Disaster struck in 1850. First oïdium, then phylloxera. As throughout much of France, the vines of the region were almost totally destroyed with most producers choosing to dig up older vines and replant grafting onto American root stock.

Late 20th century

Pioneers such as Aimé Guibert - Mas de Daumas Gassac (Aniane) in 1974 and Olivier Jullien - Mas Jullien (Jonquieres) in 1985, and later Laurent Vaille - Domaine de la Grange des Pères (Aniane) in 1992 led the way to a rediscovery of quality growing in the region inspiring countless other growers and interest from foreign investors such as Robert Mondavi, whose wish to make ‘one of the world's finest wines’ in the appellation’s Massif de l'Arboussas is well documented.
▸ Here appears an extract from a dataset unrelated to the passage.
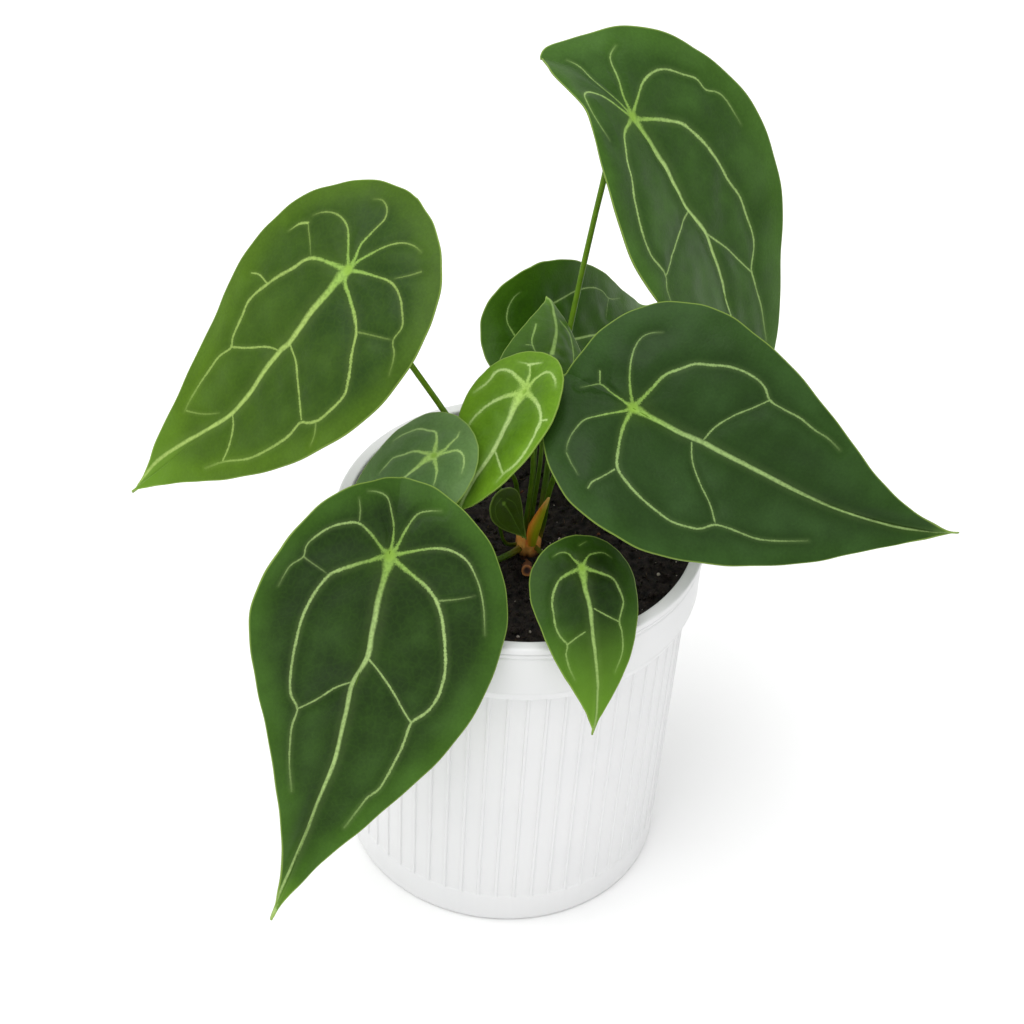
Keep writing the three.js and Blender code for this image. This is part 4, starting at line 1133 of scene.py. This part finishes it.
def blade_lift(leaf, flat, outward, turn, found):
    """How many millimetres the blade stands off its plain bend, for waves, swells, dents and grooves."""
    size, phase = leaf["front"] / FULL_FRONT, leaf["phase"]
    lift = leaf["wave"] * outward ** 4 * np.sin(leaf["waves"] * turn + phase)
    lift += RIPPLE_HEIGHT * size * outward ** 6 * np.sin(RIPPLE_COUNT * turn + 2 * phase)
    swell = np.sin(flat[:, 0] / (SWELL_LENGTH * size) + phase)
    swell *= np.cos(flat[:, 1] / (SWELL_WIDTH * size) + 3 * phase)
    lift += SWELL_HEIGHT * size * swell * (1 - outward ** 4)
    dents = np.array([noise.noise((x, y, 7 * phase)) for x, y in flat / (DENT_SPACING * size)])
    lift += DENT_HEIGHT * size * dents * (1 - outward ** 4)
    distance = np.min([layer[:, 3] for layer in found], axis=0)
    lift += QUILT_HEIGHT * size * (1 - np.exp(-(distance / QUILT_REACH / size) ** 2)) * (1 - outward ** 6)
    for layer in found:
        lift -= GROOVE_DEPTH * size * np.exp(-(layer[:, 2] / GROOVE_WIDTH) ** 2) * layer[:, 4]
    return lift


def grow_stalk(leaf):
    """A bmesh of the stalk, and of the midrib's ridge under the blade."""
    zero = np.zeros(1)
    end = blade_places(leaf, zero, zero, -STALK_END_DEPTH)[0] / MM
    approach = blade_places(leaf, zero, zero, -STALK_SQUARE_LENGTH * leaf["stalk"])[0] / MM
    bm = bmesh.new()
    along = bm.verts.layers.float.new("along")
    radii = [share * leaf["stalk"] for share in STALK_FLARE]
    grow_rod(bm, (*leaf["route"], approach, end), radii, sides=16, steps=80, along=along)
    shares = np.linspace(0, 1, 9)
    thin = np.interp(shares, (0, 1), MIDRIB_SHARES) * leaf["stalk"]
    ridge = blade_places(leaf, shares * MIDRIB_REACH * leaf["front"], 0 * shares, -RIB_SUNK - thin) / MM
    grow_rod(bm, ridge, list(thin), sides=12, steps=60)
    for place in bm.verts:
        place[along] = place[along] or 1
    bmesh.ops.recalc_face_normals(bm, faces=bm.faces)
    return bm


for leaf in LEAVES:
    name = leaf["name"]
    dark, light = screen(*leaf["dark"]), screen(*leaf["light"])
    painted_sheen_green = screen(*[(d + l) / 2 + more for d, l, more in zip(leaf["dark"], leaf["light"], PAINTED_SHEEN_PALER)])
    under = screen(*[channel + UNDERSIDE_PALER for channel in leaf["light"]])
    upper_skin = blade_material(name + "_upper", leaf, dark, light, painted_sheen_green, roughness=0.42, vein_share=1.0)
    under_skin = blade_material(name + "_under", leaf, under, under, under, roughness=0.55, vein_share=0.7)
    piece = new_piece(name + "_blade", flat_blade(leaf), upper_skin, name)
    mesh = piece.data
    mesh.materials.append(under_skin)
    flat = np.zeros(len(mesh.vertices) * 3, np.float32)
    mesh.vertices.foreach_get("co", flat)
    flat = flat.reshape(-1, 3)[:, :2].astype(float)
    outward, turn = blade_margin(leaf, *flat.T)
    from_petiole = np.maximum(np.hypot(*flat.T), 1e-6)
    inside = from_petiole * (1 / np.maximum(outward, 1e-3) - 1)
    side = np.where(flat[:, 1] > 0, 1, -1)
    share = np.clip((flat[:, 0] + leaf["back"]) / (leaf["front"] + leaf["back"]), 0, 1)
    inside = np.minimum(inside, half_width(leaf, share, side) - np.abs(flat[:, 1]))
    flat += flat / from_petiole[:, None] * uneven_edge(leaf, outward, turn)[:, None]
    grid_pixels = photo_pixels(blade_places(leaf, *flat.T))
    found = [nearest_veins(flat, layer) for layer in vein_lines(leaf, flat, grid_pixels)]
    places = blade_places(leaf, flat[:, 0], flat[:, 1], blade_lift(leaf, flat, outward, turn, found))
    mesh.vertices.foreach_set("co", places.astype(np.float32).ravel())
    name_values(mesh, "blade_place", np.column_stack((flat, inside)))
    for layer_name, layer in zip(VEIN_LAYERS, found):
        name_values(mesh, layer_name, layer[:, :3])
    name_values(mesh, "vein_show", np.column_stack([layer[:, 4] for layer in found]))
    mesh.update()
    thickness = piece.modifiers.new("thickness", "SOLIDIFY")
    thickness.thickness = BLADE_THICKNESS * (0.7 + 0.3 * leaf["stalk"]) * MM
    thickness.offset = 0
    thickness.use_even_offset = False
    thickness.material_offset = 1
    thickness.material_offset_rim = 0
    new_piece(name + "_stalk", grow_stalk(leaf), stalk_material, name)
In 2008, Andrew Jefford (Author of The New France) wrote of the appellation:

"Where is the greatest terroir in Languedoc? You could make a case for Faugères, for Pic St Loup, for parts of St Chinian, for Minervois La Livinière, maybe for La Clape, but after my trip I have to say that if you were to write me out a cheque for a million euros and tell me to go to find somewhere to make great red wine, I would look most closely of all at Terrasses du Larzac."

== Producers ==

Producers include: Les Souls, Domaine d'Anglas, Domaine Montcalmes, Domaine Joseph Berth, Domaine de Malavieille, La Reserve d’O, Mas des Brousses, Domaine Coston, Domaine Jordy, Mas du Pountil, Domaine de Blancous, Château de Jonquieres, Mas de l’Ecriture, Mas Cal Demoura, Domaine la Croix Chaptal, Domaine des Conquettes, Domaine les Caizergues, Clos du Serres. Domaine de Granoupic, Domaine Honore Audran, Mas Brunet, Mas Fabregous, Mas Haut-Buis, La Bastide des Oliviers. Domiane des Tremieres, Les domaines du Cap, Domaine La Sauvageonne, Domaine des Cres Richards, Cave des Vignerons du Pegairolles, Cave les Coteaux de Bueges, Cave les treilles d’Aniane, Les Coteaux du Castellas, Cave de Vignerons de St Felix-St Jean. Cave Tours et Terroirs. Domaine de la Deveze, Domaine des Vabres, La Pèira en Damaisèla, Causse d'Arboras, Mas des Chimères, Mas Plan de l’Om. Domaine de Familongue, Domaine du Pas de l’Escalette, Mas de la Seranne, Mas Conscience, Mas de l'Erme, Château Capion.